* **YOUR INSTRUCTIONS**: Your task is to quote the material that follows, in full and exactly.

[start of THE INPUT]

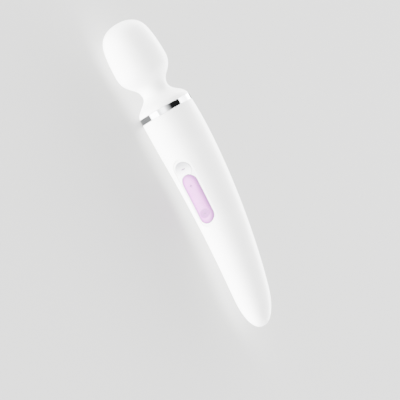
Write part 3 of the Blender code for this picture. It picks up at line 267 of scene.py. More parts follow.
def make_finish(name, light, dark, patch_mm, rough, grain_mm, relief_mm,
                grain="ShaderNodeTexNoise", stretch=(1.0, 1.0, 1.0), **shader_values):
    """Colour = mix of two hex colours by soft noise; roughness from the grain; height = grain x relief."""
    material = bpy.data.materials.new(name)
    material.use_nodes = True
    tree = material.node_tree
    shader = tree.nodes["Principled BSDF"]
    for socket, value in shader_values.items():
        shader.inputs[socket.replace("_", " ")].default_value = value
    where = add_node(tree, "ShaderNodeTexCoord")
    stretched = add_node(tree, "ShaderNodeMapping", Vector=where.outputs["Object"], Scale=stretch)
    drift = add_node(tree, "ShaderNodeTexNoise", Vector=where.outputs["Object"],
                     Scale=1.0 / (patch_mm * MM), Detail=3.0)
    colour = add_node(tree, "ShaderNodeValToRGB", Fac=drift.outputs["Fac"])
    low_stop, high_stop = colour.color_ramp.elements
    low_stop.position, high_stop.position = DRIFT_FROM, DRIFT_TO
    low_stop.color, high_stop.color = linear(dark), linear(light)
    fine = add_node(tree, grain, Vector=stretched.outputs["Vector"], Scale=1.0 / (grain_mm * MM))
    height = fine.outputs["Distance"] if grain == "ShaderNodeTexVoronoi" else fine.outputs["Fac"]
    gloss = add_node(tree, "ShaderNodeMapRange", Value=height, _3=rough[0], _4=rough[1])
    bump = add_node(tree, "ShaderNodeBump", Height=height, Distance=relief_mm * MM, Strength=1.0)
    tree.links.new(colour.outputs["Color"], shader.inputs["Base Color"])
    tree.links.new(gloss.outputs["Result"], shader.inputs["Roughness"])
    tree.links.new(bump.outputs["Normal"], shader.inputs["Normal"])
    return material


# %% [markdown]
# The outer body is liquid silicone, moulded in a fine-blasted tool and cured. To the eye it is a
# milky white that scatters light just under its skin, with a soft, even sheen and no hard glints.
# A blasted tool leaves a grain of about a fifth of a millimetre.

# %% Moulded white silicone
white_silicone = make_finish("moulded_white_silicone", "F7F7F6", "F1F1F0", 30.0, (0.42, 0.52), 0.35,
                             0.004, IOR=1.41, Subsurface_Weight=0.12, Subsurface_Scale=1.5 * MM,
                             Subsurface_Radius=(1.0, 0.95, 0.9), Sheen_Weight=0.06,
                             Sheen_Roughness=0.5)
print("made", white_silicone.name)

# %% [markdown]
# The soft cover of the head runs in one piece over the neck to the collar. It is made here in two halves
# that meet at the waist, where the neck tilts about two axes. The halves share the waist's ring, so no line
# shows between them.
# Each half is a turned shell: out along the outline, and back along the same outline moved inwards.

# %% Head and neck cover
SOFT_WALL = 1.4 * MM
HEAD_STEP, NECK_STEP = 0.8 * MM, 0.5 * MM
LIP = 0.35 * MM
RING_START, RING_END = 95.5 * MM, 101.5 * MM
RING_GAP = 0.08 * MM
ring_low, ring_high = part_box("trim_ring")
print("collar ring, mm:", round((ring_high.x - ring_low.x) / MM, 2), "wide")
TURN = np.linspace(0.0, 2.0 * np.pi, 145)


def shell_line(first, last, step, wall):
    """Outline out from first to last, then back along the outline moved inwards by the wall."""
    outer = along(first, last, step)
    inner = along(first, last, step * 2.0, wall)[::-1]
    if first == 0.0:
        inner[-1] = (wall, 0.0)
    inner[0, 0] = last
    return np.vstack((outer, inner, outer[:1])) if first > 0.0 else np.vstack((outer, inner))


def rounded_lip(line, size):
    """The shell's last outer corner replaced by a quarter round of the given size."""
    corner = int(np.argmax(line[:, 0]))
    angles = np.linspace(0.0, np.pi / 2.0, 6)
    end, out = line[corner]
    before = line[:corner][line[:corner, 0] < end - size]
    arc = np.column_stack((end - size + size * np.sin(angles), out - size + size * np.cos(angles)))
    return np.vstack((before, arc, line[corner + 1:]))


upper = shell_line(0.0, WAIST, HEAD_STEP, SOFT_WALL)
head_cover = make_piece("head_cover", [on_turn(upper, TURN)])
lower = rounded_lip(shell_line(WAIST, RING_START - RING_GAP, NECK_STEP, SOFT_WALL), LIP)
neck_cover = make_piece("neck_cover", [on_turn(lower, TURN)])

# %% The neck's pivot; the two halves take their finish and replace the model's sleeves
HEAD_BEND, HANDLE_BEND = 15.0 * MM, 14.0 * MM
pivot = place(WAIST, 0.0, 0.0)
toward_head = place(WAIST - HEAD_BEND, 0.0, 0.0)
toward_handle = place(WAIST + HANDLE_BEND, 0.0, 0.0)
for piece, nodes in ((head_cover, ["head_sleeve"]), (neck_cover, ["neck_sleeve", "shoulder_sleeve"])):
    piece.data.materials.append(white_silicone)
    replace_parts(piece, *nodes)
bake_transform(head_cover)
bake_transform(neck_cover)
print("waist radius, mm:", round(float(radius(WAIST)) / MM, 2))

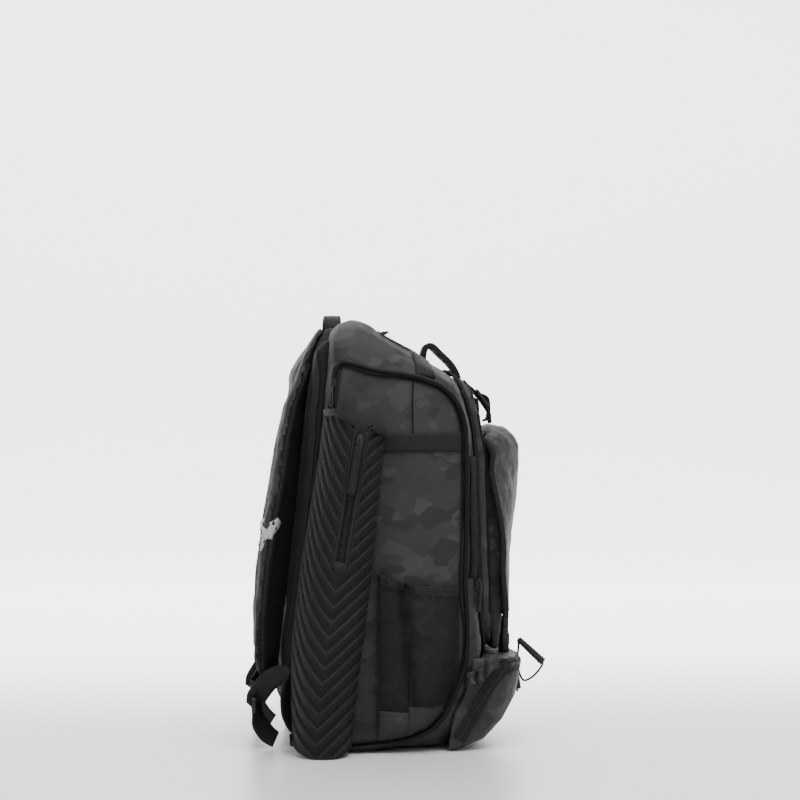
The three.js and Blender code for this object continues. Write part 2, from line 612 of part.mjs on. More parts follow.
// Front compartment: a shallow box in front of the gusset, open toward the bag
const inFront = (outline) => prism(outline, 'y', -bodyDepth, -bodyDepth * 0.25);
const frontFoot = lowerHeight + zipTape + 2;
const frontArch = (grow) => inFront(roundRectangle(
  frontWidth + 2 * grow, frontHeight + 2 * grow, frontCorner + grow, 0, frontFoot + frontHeight / 2));
const frontHollow = bodySolid(frontThickness - frontWall).intersect(frontArch(-frontWall));
addPiece('front_compartment', bodyLayer(frontArch(0), frontThickness).subtract(frontHollow), 'cloth');

// Arched front zip round the compartment
const zipRing = (inner, outer) => frontArch(outer).subtract(frontArch(inner));
addPiece('front_zip', bodyLayer(zipRing(clearance, zipTape), frontThickness * 0.5), 'webbing');
const zipOuter = frontWidth / 2 + zipTape + clearance;

// Hook-and-loop strips on the corner of the gusset, and the front zip's pulls below them
for (const { name, way } of sides) {
  const column = (inner, outer, low, high) => inFront([
    [way * inner, low], [way * outer, low], [way * outer, high], [way * inner, high]]);
  const stripFoot = bandHeight - 2 - stripLength;
  addPiece(`loop_strip_${name}`, bodyLayer(
    column(zipOuter + 1, half - 2, stripFoot, stripFoot + stripLength), clothThickness * 1.5), 'webbing');
  addPiece(`front_pull_${name}`, join(
    bodyLayer(column(zipOuter + 2, zipOuter + 14, stripFoot - 18, stripFoot - 2), coilHeight * 2),
    bodyLayer(column(zipOuter + 5, zipOuter + 11, stripFoot - 44, stripFoot - 16), coilHeight)), 'plastic');
}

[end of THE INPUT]

* **PROBLEM SOLUTION**:
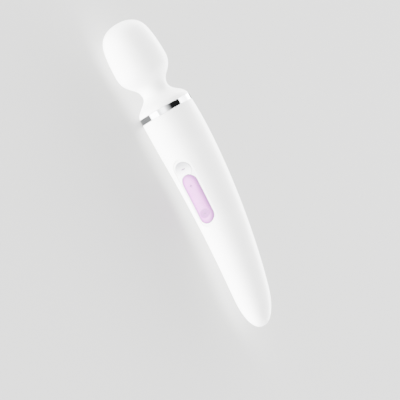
Write part 3 of the Blender code for this picture. It picks up at line 267 of scene.py. More parts follow.
def make_finish(name, light, dark, patch_mm, rough, grain_mm, relief_mm,
                grain="ShaderNodeTexNoise", stretch=(1.0, 1.0, 1.0), **shader_values):
    """Colour = mix of two hex colours by soft noise; roughness from the grain; height = grain x relief."""
    material = bpy.data.materials.new(name)
    material.use_nodes = True
    tree = material.node_tree
    shader = tree.nodes["Principled BSDF"]
    for socket, value in shader_values.items():
        shader.inputs[socket.replace("_", " ")].default_value = value
    where = add_node(tree, "ShaderNodeTexCoord")
    stretched = add_node(tree, "ShaderNodeMapping", Vector=where.outputs["Object"], Scale=stretch)
    drift = add_node(tree, "ShaderNodeTexNoise", Vector=where.outputs["Object"],
                     Scale=1.0 / (patch_mm * MM), Detail=3.0)
    colour = add_node(tree, "ShaderNodeValToRGB", Fac=drift.outputs["Fac"])
    low_stop, high_stop = colour.color_ramp.elements
    low_stop.position, high_stop.position = DRIFT_FROM, DRIFT_TO
    low_stop.color, high_stop.color = linear(dark), linear(light)
    fine = add_node(tree, grain, Vector=stretched.outputs["Vector"], Scale=1.0 / (grain_mm * MM))
    height = fine.outputs["Distance"] if grain == "ShaderNodeTexVoronoi" else fine.outputs["Fac"]
    gloss = add_node(tree, "ShaderNodeMapRange", Value=height, _3=rough[0], _4=rough[1])
    bump = add_node(tree, "ShaderNodeBump", Height=height, Distance=relief_mm * MM, Strength=1.0)
    tree.links.new(colour.outputs["Color"], shader.inputs["Base Color"])
    tree.links.new(gloss.outputs["Result"], shader.inputs["Roughness"])
    tree.links.new(bump.outputs["Normal"], shader.inputs["Normal"])
    return material


# %% [markdown]
# The outer body is liquid silicone, moulded in a fine-blasted tool and cured. To the eye it is a
# milky white that scatters light just under its skin, with a soft, even sheen and no hard glints.
# A blasted tool leaves a grain of about a fifth of a millimetre.

# %% Moulded white silicone
white_silicone = make_finish("moulded_white_silicone", "F7F7F6", "F1F1F0", 30.0, (0.42, 0.52), 0.35,
                             0.004, IOR=1.41, Subsurface_Weight=0.12, Subsurface_Scale=1.5 * MM,
                             Subsurface_Radius=(1.0, 0.95, 0.9), Sheen_Weight=0.06,
                             Sheen_Roughness=0.5)
print("made", white_silicone.name)

# %% [markdown]
# The soft cover of the head runs in one piece over the neck to the collar. It is made here in two halves
# that meet at the waist, where the neck tilts about two axes. The halves share the waist's ring, so no line
# shows between them.
# Each half is a turned shell: out along the outline, and back along the same outline moved inwards.

# %% Head and neck cover
SOFT_WALL = 1.4 * MM
HEAD_STEP, NECK_STEP = 0.8 * MM, 0.5 * MM
LIP = 0.35 * MM
RING_START, RING_END = 95.5 * MM, 101.5 * MM
RING_GAP = 0.08 * MM
ring_low, ring_high = part_box("trim_ring")
print("collar ring, mm:", round((ring_high.x - ring_low.x) / MM, 2), "wide")
TURN = np.linspace(0.0, 2.0 * np.pi, 145)


def shell_line(first, last, step, wall):
    """Outline out from first to last, then back along the outline moved inwards by the wall."""
    outer = along(first, last, step)
    inner = along(first, last, step * 2.0, wall)[::-1]
    if first == 0.0:
        inner[-1] = (wall, 0.0)
    inner[0, 0] = last
    return np.vstack((outer, inner, outer[:1])) if first > 0.0 else np.vstack((outer, inner))


def rounded_lip(line, size):
    """The shell's last outer corner replaced by a quarter round of the given size."""
    corner = int(np.argmax(line[:, 0]))
    angles = np.linspace(0.0, np.pi / 2.0, 6)
    end, out = line[corner]
    before = line[:corner][line[:corner, 0] < end - size]
    arc = np.column_stack((end - size + size * np.sin(angles), out - size + size * np.cos(angles)))
    return np.vstack((before, arc, line[corner + 1:]))


upper = shell_line(0.0, WAIST, HEAD_STEP, SOFT_WALL)
head_cover = make_piece("head_cover", [on_turn(upper, TURN)])
lower = rounded_lip(shell_line(WAIST, RING_START - RING_GAP, NECK_STEP, SOFT_WALL), LIP)
neck_cover = make_piece("neck_cover", [on_turn(lower, TURN)])

# %% The neck's pivot; the two halves take their finish and replace the model's sleeves
HEAD_BEND, HANDLE_BEND = 15.0 * MM, 14.0 * MM
pivot = place(WAIST, 0.0, 0.0)
toward_head = place(WAIST - HEAD_BEND, 0.0, 0.0)
toward_handle = place(WAIST + HANDLE_BEND, 0.0, 0.0)
for piece, nodes in ((head_cover, ["head_sleeve"]), (neck_cover, ["neck_sleeve", "shoulder_sleeve"])):
    piece.data.materials.append(white_silicone)
    replace_parts(piece, *nodes)
bake_transform(head_cover)
bake_transform(neck_cover)
print("waist radius, mm:", round(float(radius(WAIST)) / MM, 2))

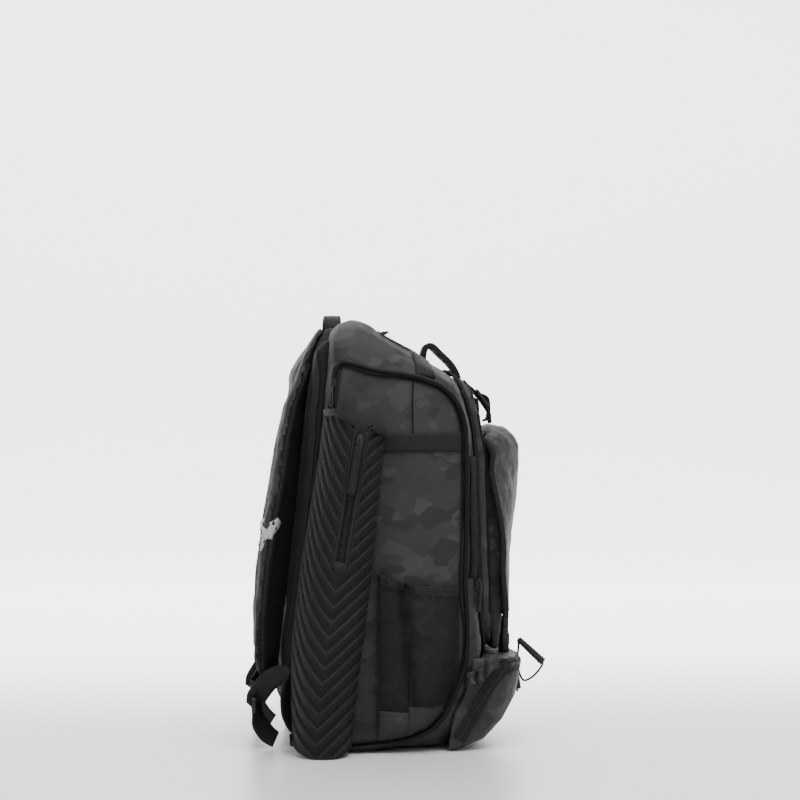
The three.js and Blender code for this object continues. Write part 2, from line 612 of part.mjs on. More parts follow.
// Front compartment: a shallow box in front of the gusset, open toward the bag
const inFront = (outline) => prism(outline, 'y', -bodyDepth, -bodyDepth * 0.25);
const frontFoot = lowerHeight + zipTape + 2;
const frontArch = (grow) => inFront(roundRectangle(
  frontWidth + 2 * grow, frontHeight + 2 * grow, frontCorner + grow, 0, frontFoot + frontHeight / 2));
const frontHollow = bodySolid(frontThickness - frontWall).intersect(frontArch(-frontWall));
addPiece('front_compartment', bodyLayer(frontArch(0), frontThickness).subtract(frontHollow), 'cloth');

// Arched front zip round the compartment
const zipRing = (inner, outer) => frontArch(outer).subtract(frontArch(inner));
addPiece('front_zip', bodyLayer(zipRing(clearance, zipTape), frontThickness * 0.5), 'webbing');
const zipOuter = frontWidth / 2 + zipTape + clearance;

// Hook-and-loop strips on the corner of the gusset, and the front zip's pulls below them
for (const { name, way } of sides) {
  const column = (inner, outer, low, high) => inFront([
    [way * inner, low], [way * outer, low], [way * outer, high], [way * inner, high]]);
  const stripFoot = bandHeight - 2 - stripLength;
  addPiece(`loop_strip_${name}`, bodyLayer(
    column(zipOuter + 1, half - 2, stripFoot, stripFoot + stripLength), clothThickness * 1.5), 'webbing');
  addPiece(`front_pull_${name}`, join(
    bodyLayer(column(zipOuter + 2, zipOuter + 14, stripFoot - 18, stripFoot - 2), coilHeight * 2),
    bodyLayer(column(zipOuter + 5, zipOuter + 11, stripFoot - 44, stripFoot - 16), coilHeight)), 'plastic');
}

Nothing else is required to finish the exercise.